There is time and place for sexy gyration with wild abandon, and Black folks should never concede that this isn’t a part of our inheritance. We recognize as we participate that ratchet is a part of who we are, but not the whole picture. And it is a part of our experience that made the blues and jazz and hip hop necessary, not just for entertainment but for survival.
Yet, it is amazing how Black people themselves float away in these remembrances, while the spaces in which we have lived for generations (Brooklyn/New Orleans — North/South) and have produced art and culture become gentrified, taken over, and unappreciated.
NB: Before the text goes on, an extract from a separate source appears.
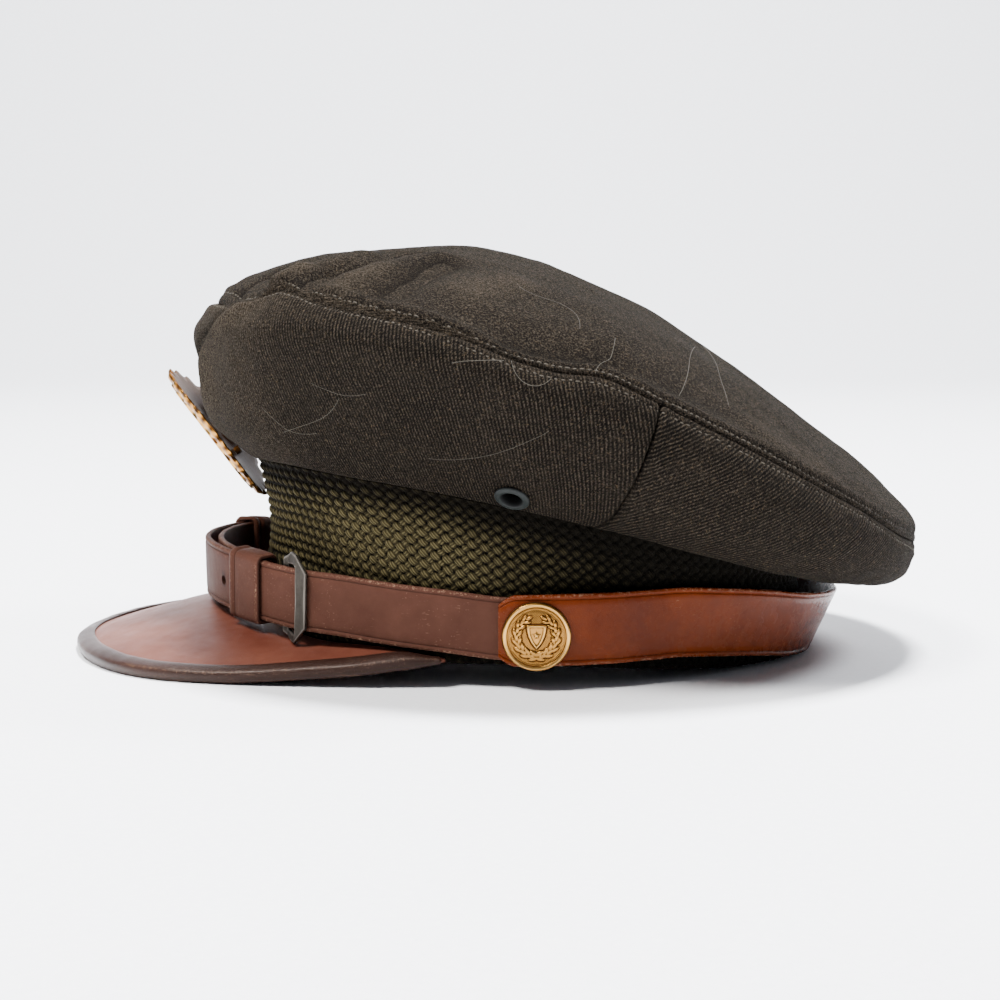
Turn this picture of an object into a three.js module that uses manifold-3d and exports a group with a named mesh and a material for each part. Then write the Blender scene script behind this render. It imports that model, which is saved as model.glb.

White people want the cultural products, but not the cultural producers. They want Blackness to be the backdrop against which their whiteness in all its complexity stands out in stark relief.
So even as we call for the genealogies of twerking to be properly named, we also resist the impulses of needing an official narrative (no thank you wikipedia), precisely because these practices are beholden to different forms of authority, accountability and knowledgemaking than those that inform the OED, academe, and even the VMAs.
I’ll stop now. But I simply ask that you remember, recognizing that the history we tell, is always a mashup of memory, archive, and storytelling. If twerking and the place that (re)birthed it, is not a part of your memory, your archive, or your story, (in other words, if forgetting doesn’t cost you anything) perhaps you should leave it be.
[Update, 11:57am — a reader let us know the word twerk has been added to the Oxford Dictionary Online, but not the OED. As yet anyway, since entries from the ODO inform what is put in the OED. Moreover, I think the original point holds — there is something imperialist about putting black cultural references in the dictionary (whatever their form) when white America becomes aware of them.]